Страшно ли было мне? Ой, а я б те сказала, шо и не страшно. Я не боялась смерти. Шла напролом. Может, это меня и спасло. Я никогда не боялась подползти к раненому. Я только волновалась, чтоб его спасти.

Были у нас «вояки». Его чуть царапнет, он кричит во все горло, чтоб быстрей перевязали и в медсанбат спрятали. Были самострелы. Испугался — руку себе прострелил. А мы ж то всегда знаем — раз прострел, значит, ожог с одной стороны. Все — его забирает КГБ.

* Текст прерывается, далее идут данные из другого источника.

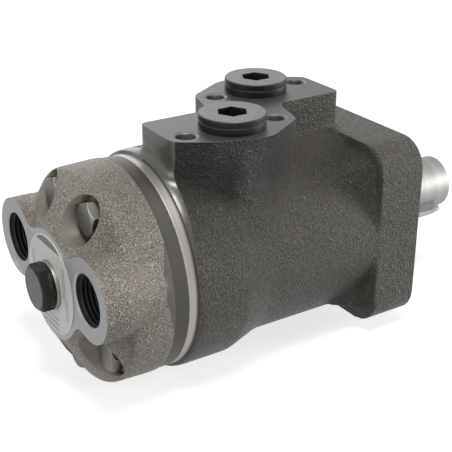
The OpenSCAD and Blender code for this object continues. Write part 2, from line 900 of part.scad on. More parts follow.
module rotor_star() {
    n = star_lobes * star_points;
    color(steel)
        translate([0, 0, orbit_r])
            difference() {
                along_x(cover_x + star_side_gap)
                    rotate(star_start)
                        linear_extrude(ring_t - 2 * star_side_gap)
                            polygon([for (i = [0:n - 1]) star_point(360 * i / n + star_crowd * sin(star_lobes * 360 * i / n))]);
                rod(cover_x - past, ring_x + past, rear_tooth_in_r);
                spline_slots(cover_x - past, ring_x + past, rear_slot_r, rear_tooth_w + 2 * spline_gap);
            }
}

module drive_spacer() {
    x0 = cover_x - recess_depth + 0.2;
    color(steel)
        translate([0, 0, orbit_r])
            turned([
                [0, x0],
                [drive_spacer_r - 0.8, x0],
                [drive_spacer_r, x0 + 0.8],
                [drive_spacer_r, x0 + drive_spacer_t - 0.8],
                [drive_spacer_r - 0.8, x0 + drive_spacer_t],
                [0, x0 + drive_spacer_t]
            ]);
}

// Three O-rings: between housing and spacer plate, spacer plate and ring, ring and cover
module body_seals() {
    color(rubber)
        for (x = [spacer_x + seal_wire_r, ring_x - seal_wire_r, cover_x - seal_wire_r])
            along_x(x) rotate_extrude() translate([seal_mid_r, 0]) circle(r = seal_wire_r - 0.01, $fn = 20);
}

function boss_centre() = end_port_r * [cos(end_port_angles[0]), sin(end_port_angles[0])];

// Outline of the port face: the middle disc and both bosses, joined by concave fillets
function plateau_outline() =
    let (
        c = boss_centre(),
        f = plateau_fillet_r,
        up = meet(plateau_r + f, c, boss_r + f, 1),
        low = meet(plateau_r + f, c, boss_r + f, -1),
        flip = function(p) [-p.x, p.y],
        cl = flip(c),
        upl = flip(up),
        lowl = flip(low),
        o = [0, 0],
        bend = function(m, p, q) let (a0 = heading(m, p)) arc(m, f, a0, a0 - after(-heading(m, q), -a0) - a0, 6),
        swell = function(m, r, p, q, n) let (a0 = heading(m, p)) arc(m, r, a0, after(heading(m, q), a0), n)
    )
    concat(
        swell(c, boss_r, low, up, 32),
        bend(up, c, o),
        swell(o, plateau_r, up, upl, 14),
        bend(upl, o, cl),
        swell(cl, boss_r, upl, lowl, 32),
        bend(lowl, cl, o),
        swell(o, plateau_r, lowl, low, 24),
        bend(low, o, c)
    );

// The cover's turned body: a slight draft, a round shoulder, a bevel and a sloping back
module cover_body() {
    edge = 0.5;
    straight_x = cover_x - 4;
    round_x = port_face_x + cover_len * 0.473;
    c = [cover_shoulder_r - cover_round_r, round_x];
    turn = c + cover_round_r * [cos(cover_bevel), -sin(cover_bevel)];
    bevel_x = turn.y - (turn.x - cover_bevel_r) / tan(cover_bevel);
    turned(concat(
        [[0, cover_x], [cover_r - edge, cover_x], [cover_r, cover_x - edge], [cover_r, straight_x]],
        arc(c, cover_round_r, 0, -cover_bevel, 6),
        [[cover_bevel_r, bevel_x], [plateau_r + 1, port_face_x + 0.4], [0, port_face_x + 0.4]]
    ));
}

module end_boss(side) {
    c = boss_centre();
    cone_x = port_face_x + 11;
    under_r = boss_r - 0.1;
    along_x()
        translate([side * c.x, c.y, 0]) {
            translate([0, 0, cone_x]) cylinder(h = 20, r1 = under_r, r2 = 11);
            translate([0, 0, port_face_x + 1]) cylinder(h = cone_x - port_face_x - 1, r = under_r);
        }
}

module end_port(a) {
    rod(port_face_x - past, port_face_x + end_port_depth, port_r, end_port_r, a);
    spot_r = end_port_spot_d / 2;
    along_x(port_face_x - 0.01)
        rotate(a)
            translate([end_port_r, 0, 0])
                cylinder(h = end_port_spot + 0.01, r1 = spot_r, r2 = port_r + 0.4);
    rod(port_face_x + end_port_depth - 2, cover_x + past, channel_r, lobe_circle_r, a);
}

module end_cover() {
    hole_r = drain_d / 2 + 0.05;
    color(cast_light)
        difference() {
            union() {
                cover_body();
                along_x(port_face_x) linear_extrude(9) polygon(plateau_outline());
                for (s = [-1, 1]) end_boss(s);
            }
            for (i = bolt_lobes) {
                rod(bolt_seat_x, port_face_x - 5, pocket_r, lobe_circle_r, lobe_angles[i]);
                rod(bolt_seat_x - past, cover_x + past, bolt_hole_r, lobe_circle_r, lobe_angles[i]);
            }
            for (a = end_port_angles) end_port(a);
            rod(cover_x - recess_depth, cover_x + past, recess_r);
            rod(port_face_x - past, cover_x - recess_depth + past, hole_r);
            tube(cover_x - seal_groove_d, cover_x + past, seal_mid_r - seal_groove_w / 2, seal_mid_r + seal_groove_w / 2);
        }
}

module hex_rod(x0, x1, af, turn = 0) {
    along_x(min(x0, x1)) rotate(turn) cylinder(h = abs(x1 - x0), d = af / cos(30), $fn = 6);
}

// A hex head between two stations, with its outer corners turned off
module hex_head(seat_x, face_x, af, turn = 0) {
    corner_r = af / 2 / cos(30);
    intersection() {
        hex_rod(seat_x, face_x, af, turn);
        turned([
            [0, seat_x],
            [corner_r + 0.1, seat_x],
            [corner_r + 0.1, face_x + 1.2],
            [af / 2 - 0.3, face_x],
            [0, face_x]
        ]);
    }
}

module cover_bolts() {
    seat_x = bolt_seat_x - washer_t;
    color(steel)
        for (i = bolt_lobes)
            rotate([lobe_angles[i], 0, 0])
                translate([0, lobe_circle_r, 0]) {
                    hex_head(seat_x, seat_x - bolt_head_h, bolt_af, bolt_turns[i]);
                    turned([
                        [0, seat_x - bolt_overlap],
                        [bolt_d / 2, seat_x - bolt_overlap],
                        [bolt_d / 2, spacer_x + bolt_grip - bolt_tip],
                        [bolt_d / 2 - bolt_tip, spacer_x + bolt_grip],
                        [0, spacer_x + bolt_grip]
                    ]);
                }
}

module cover_washers() {
    color(gold)
        for (i = bolt_lobes)
            rotate([lobe_angles[i], 0, 0])
                translate([0, lobe_circle_r, 0])
                    tube(bolt_seat_x - washer_t, bolt_seat_x, bolt_d / 2 + washer_play, washer_d / 2);
}

module name_disc() {
    color("gainsboro") tube(port_face_x - name_disc_t, port_face_x, drain_washer_d / 2 + disc_play, name_disc_d / 2);
}

module drain_plug() {
    seat_x = port_face_x - drain_washer_t;
    collar_r = drain_af / 2 + 0.7;
    end_x = port_face_x + drain_reach;
    color(dark_steel) {
        hex_head(seat_x, seat_x - drain_head_h, drain_af, -5);
        turned([
            [0, seat_x - drain_collar_t],
            [collar_r - 0.3, seat_x - drain_collar_t],
            [collar_r, seat_x - drain_collar_t + 0.3],
            [collar_r, seat_x],
            [drain_d / 2, seat_x],
            [drain_d / 2, end_x - chamfer],
            [drain_d / 2 - chamfer, end_x],
            [0, end_x]
        ]);
    }
}

module drain_washer() {
    color(steel) tube(port_face_x - drain_washer_t, port_face_x, drain_d / 2 + 0.1, drain_washer_d / 2);
}

// Plug of a side port: a round head with a hex socket on a threaded shank
module port_plugs() {
    seat_z = pad_z + plug_seal_t;
    top_z = seat_z + plug_head_h;
    plug_r = plug_d / 2;
    groove_z = seat_z + plug_head_h * 0.45;
    tip_z = pad_z - plug_reach;
    color(dark_steel)
        for (i = [0, 1])
            translate([side_port_x[i], side_port_y[i], 0])
                difference() {
                    rotate_extrude()
                        polygon([
                            [0, tip_z],
                            [port_r - chamfer, tip_z],
                            [port_r, tip_z + chamfer],
                            [port_r, seat_z],
                            [plug_r, seat_z],
                            [plug_r, groove_z - 0.4],
                            [plug_r - 0.4, groove_z],
                            [plug_r, groove_z + 0.4],
                            [plug_r, top_z - 0.5],
                            [plug_r - 0.5, top_z],
                            [0, top_z]
                        ]);
                    translate([0, 0, top_z - plug_socket_depth])
                        cylinder(h = plug_socket_depth + past, d = plug_socket_af / cos(30), $fn = 6);
                }
}

module plug_seals() {
    color(rubber)
        for (i = [0, 1])
            translate([side_port_x[i], side_port_y[i], pad_z])
                rotate_extrude()
                    polygon([
                        [port_r, 0],
                        [plug_d / 2 - 0.5, 0],
                        [plug_d / 2 - 0.5, plug_seal_t],
                        [port_r, plug_seal_t]
                    ]);
}

housing();
output_shaft();
shaft_key();
dust_seal();
shaft_seal();
thrust_race_front();
thrust_race_rear();
bearing_cage();
bearing_needles();
cardan_shaft();
check_ball_left();
check_ball_right();
check_springs();
check_plugs();
spacer_plate();
gear_ring();
rotor_star();
drive_spacer();
body_seals();
end_cover();
cover_bolts();
cover_washers();
name_disc();
drain_plug();
drain_washer();
port_plugs();
plug_seals();
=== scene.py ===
import math
import bmesh
import bpy
import numpy as np
from mathutils import Matrix, Vector


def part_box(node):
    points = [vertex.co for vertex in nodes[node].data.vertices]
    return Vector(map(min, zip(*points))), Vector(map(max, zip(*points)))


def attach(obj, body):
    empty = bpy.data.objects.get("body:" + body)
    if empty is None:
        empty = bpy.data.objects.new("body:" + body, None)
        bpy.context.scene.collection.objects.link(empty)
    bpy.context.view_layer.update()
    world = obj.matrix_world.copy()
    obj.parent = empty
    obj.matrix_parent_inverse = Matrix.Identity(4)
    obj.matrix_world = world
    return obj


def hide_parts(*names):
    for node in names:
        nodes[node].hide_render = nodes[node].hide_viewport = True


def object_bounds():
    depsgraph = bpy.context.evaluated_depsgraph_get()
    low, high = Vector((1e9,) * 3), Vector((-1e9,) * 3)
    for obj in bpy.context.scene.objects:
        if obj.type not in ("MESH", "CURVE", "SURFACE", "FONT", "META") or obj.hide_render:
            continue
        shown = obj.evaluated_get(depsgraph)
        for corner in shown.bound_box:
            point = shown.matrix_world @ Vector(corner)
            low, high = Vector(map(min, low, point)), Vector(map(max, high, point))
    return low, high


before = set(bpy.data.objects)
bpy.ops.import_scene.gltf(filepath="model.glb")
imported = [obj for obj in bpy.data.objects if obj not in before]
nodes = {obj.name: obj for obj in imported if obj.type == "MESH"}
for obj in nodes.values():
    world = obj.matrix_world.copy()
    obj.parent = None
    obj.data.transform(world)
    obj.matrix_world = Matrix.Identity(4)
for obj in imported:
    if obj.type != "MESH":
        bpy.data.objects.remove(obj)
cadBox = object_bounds()
print("frame loaded:", len(nodes), "pieces")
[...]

Война — это страшно. Я и сейчас стараюсь не смотреть про войну. Не могу. Плачу. Такое нельзя забыть.

Военные похороны

Выроем канаву и кладем его, документы забираем. Кто его найдет после войны?! На поле?! Кто?! Да никто! После 43-го года за убитыми приезжала машина, забирала и увозила. Тогда уже не стали зарывать на месте. А так мы зарывали! Скольких мы так схоронили — выстрелы солдаты дадут, поплакали и пошли.

«Сестричка, застрели меня!»

Ранило подполковника. Оторвало обе ноги. Он кричит: «Застрели меня!» Я остановила кровь и на собак его — зимой было. Пистолет у него забрала, говорю: «Я убивать тебя не буду! Я отправлю тебя в санбат, а там можешь кого попросить, чтоб тебя застрелили». После войны он меня нашел! У него жена, пятеро детей!

Об уважении к орденам

— Расскажите про награды. Вон у вас орден Красной Звезды и другие…

— Их почти все перед строем во время войны вручали. А что награды? Ты лучше посмотри, какие у меня внуки! Внуков — пятеро. И один правнук! А награды — только в архив сдать. А дети какие есть… Я видела по телевизору, как фронтовика избил внук, чтобы ордена украсть. Как можно так?! А у меня тут среди соседей никто не знал, что я фронтовичка. Однажды я надела все свои награды и дети их увидели. После этого они у меня цветы не ломают.

* * *

Нина Петровна живет с младшей дочкой в большом, чистом и очень уютном доме. Сама занимается огородом. Пять лет назад начала носить слуховой аппарат, а телевизор до сих пор без очков смотрит. Таблетки пьет только в крайнем случае. Каждый день начинает зарядкой. Занимается йогой! Много читает — и газет, и художественной литературы.

Пенсия Нины Петровны — 750 тысяч рублей. Она могла бы получать военную пенсию, но в свое время на фабрике сотрудница убедила ее взять гражданскую: «А так бы я получала больше миллиона. Ой бы пригодились! Раньше хоть льготы были». Никакой помощи Нина Петровна ни от кого не ждет: «Все у меня есть!»

НАША СПРАВКА

Н. П. Шлапакова родилась 15 мая 1923 года в селе Новобелое Ворошиловоградской области Украинской ССР. Девичья фамилия Кравченко. В 14 лет пошла работать на шахту телефонисткой, а затем коногоном (возила ящики с углем). Войну закончила в звании старшины. Мужа звали Филипп Анифантьевич Шлапаков. Он тоже ветеран войны, капитан.